When a clause is found unfair, it is deemed unwritten – it disappears retroactively. The CJEU prohibits the national court from revising or supplementing the clause (CJEU, 14 June 2012, Banco Espanol de Credito, C-618/10). If the acceleration clause itself is set aside, the lender can no longer rely on early enforceability; the contract resumes its normal course; only the instalments actually in arrears at the date of judgment remain claimable.

The court’s power to act of its own motion

Since Cofidis (CJEU, 21 November 2002, C-473/00), the national court is bound to examine of its own motion whether clauses submitted to it are unfair. This obligation applies at every stage: before the court ruling on the merits, before the enforcement judge, and even where the debtor defaults and does not appear.

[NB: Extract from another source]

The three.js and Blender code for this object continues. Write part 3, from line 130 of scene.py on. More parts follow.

The enforcement judge’s power deserves particular attention. The CJEU has confirmed (Impuls Leasing Romania, 17 May 2022, C-725/19) that the enforcement judge must be able to disapply an unfair clause, even where it appears in a final enforcement title. A borrower condemned by a first-instance judgment that was not appealed may still, at the property seizure stage, raise the unfair character of the acceleration clause before the enforcement judge.

Lender fault as a defence angle

The duty to warn and improvident lending

The duty to warn (Cass. ch. mixte, 29 June 2007, No. 05-21.104) obliges the lender to alert an unsophisticated borrower when the proposed credit presents a risk of excessive indebtedness. Its breach does not prevent acceleration per se, but it opens the door to damages that may be set off against the debt, sometimes to an extent sufficient to nullify its effective enforceability.

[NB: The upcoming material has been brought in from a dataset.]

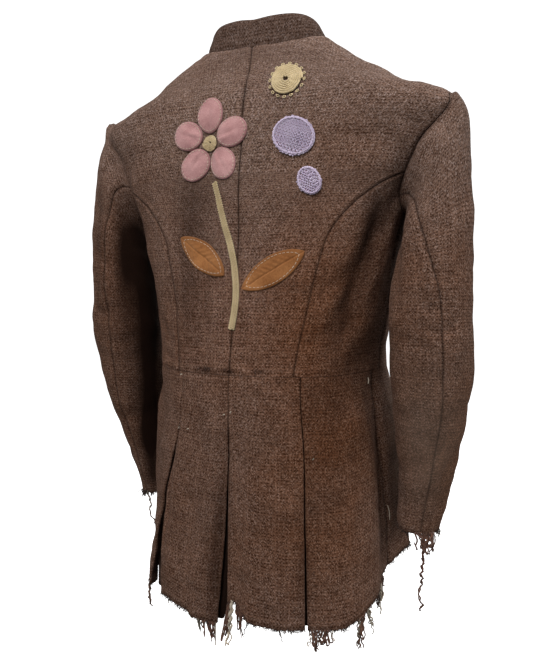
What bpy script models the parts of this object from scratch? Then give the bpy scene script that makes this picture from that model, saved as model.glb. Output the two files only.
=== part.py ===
"""Fitted military jacket of brown wool, worn form, hollow, with a frayed pleated skirt.

Metres, +Z up. The origin is the middle of the neck opening at the nape's height, the front
faces -Y and the wearer's left is +X. A place on the body is given by its turn, in degrees
from the centre back towards the wearer's left, and by its level, in metres above the hem.
"""
import math
import random
from collections import namedtuple

import bmesh
import bpy
import numpy as np
from mathutils import Matrix, Vector

# Cloth and seams
CLOTH = 0.0016
SEAM_GAP = 0.0004
LIFT = 0.0006

# Levels on the body, in metres above the hem along the centre back
HEM_DROP = 0.7225
WAIST_LEVEL = 0.309
UNDERARM_LEVEL = 0.507
SHOULDER_LEVEL = 0.656
NECK_LEVEL = 0.7225

# Guide rings of the body, from the hem to the neck: half is the half width at the side
Section = namedtuple("Section", "level z_side z_front y_mid half back front square")
BODY = [
    Section(0.0000, -0.718, -0.712, -0.033, 0.180, 0.169, 0.112, 2.3),
    Section(0.1150, -0.605, -0.603, -0.038, 0.172, 0.166, 0.105, 2.3),
    Section(0.2150, -0.506, -0.505, -0.025, 0.164, 0.146, 0.105, 2.3),
    Section(0.3090, -0.413, -0.413, -0.017, 0.150, 0.132, 0.098, 2.3),
    Section(0.3900, -0.332, -0.332, -0.012, 0.163, 0.114, 0.108, 2.3),
    Section(0.5070, -0.215, -0.215, 0.003, 0.187, 0.083, 0.128, 2.5),
    Section(0.5900, -0.140, -0.150, 0.005, 0.216, 0.073, 0.115, 2.6),
    Section(0.6560, -0.078, -0.112, 0.009, 0.244, 0.058, 0.098, 2.5),
    Section(0.6980, -0.043, -0.086, 0.006, 0.166, 0.044, 0.077, 2.2),
    Section(0.7225, 0.009, -0.058, 0.004, 0.083, 0.040, 0.068, 2.0),
]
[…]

Lender fault in linked credit

For linked credit (financing a specific purchase – a vehicle, solar panels, works), the lender who disburses funds without verifying the regularity of the principal contract and its complete performance commits a fault. If the purchase order is irregular or the service incomplete, the bank that pays the supplier may lose its right to repayment of the capital entirely.

The borrower’s concrete remedies

Amicable negotiation and rearrangement

Before triggering acceleration, most banks will consider a rearrangement proposal: modified schedule, temporary deferral, capitalisation of arrears. This should always be formalised in writing.

Judicial grace periods (Art. 1343-5 Civil Code)

The court may grant a deferral or rescheduling of payment over a maximum of two years. This power is often under-used: it allows a manageable schedule to be re-established and, in practice, neutralises enforcement measures temporarily.

Challenging the acceleration

The core defence lies in judicial challenge on three grounds: procedural irregularity (absent formal notice, insufficient notice period, defective notification), unfair character of the clause (Banco Primus criteria, 22 March 2023 case law), and lender fault (duty to warn, linked credit, contractual breach). These grounds cumulate. Experience shows a well-constructed case rarely rests on a single argument.

Over-indebtedness

Where the situation is irretrievably compromised, filing with the over-indebtedness commission (Art. L. 711-1 et seq. Consumer Code) triggers an automatic stay of enforcement proceedings. See the over-indebtedness guide.

Interaction with neighbouring procedures

  • Suretyship: if the acceleration is set aside as unfair, the surety benefits from the same protection. But the lender who failed to provide annual information to the surety also faces forfeiture of interest and penalties for the uncovered period.
  • Insolvency: the opening of collective proceedings does not render pre-maturity claims enforceable. The lender cannot accelerate after the opening judgment.
  • Property seizure: acceleration is the classic trigger for property seizure proceedings. If the acceleration is successfully challenged before the enforcement judge, the seizure collapses.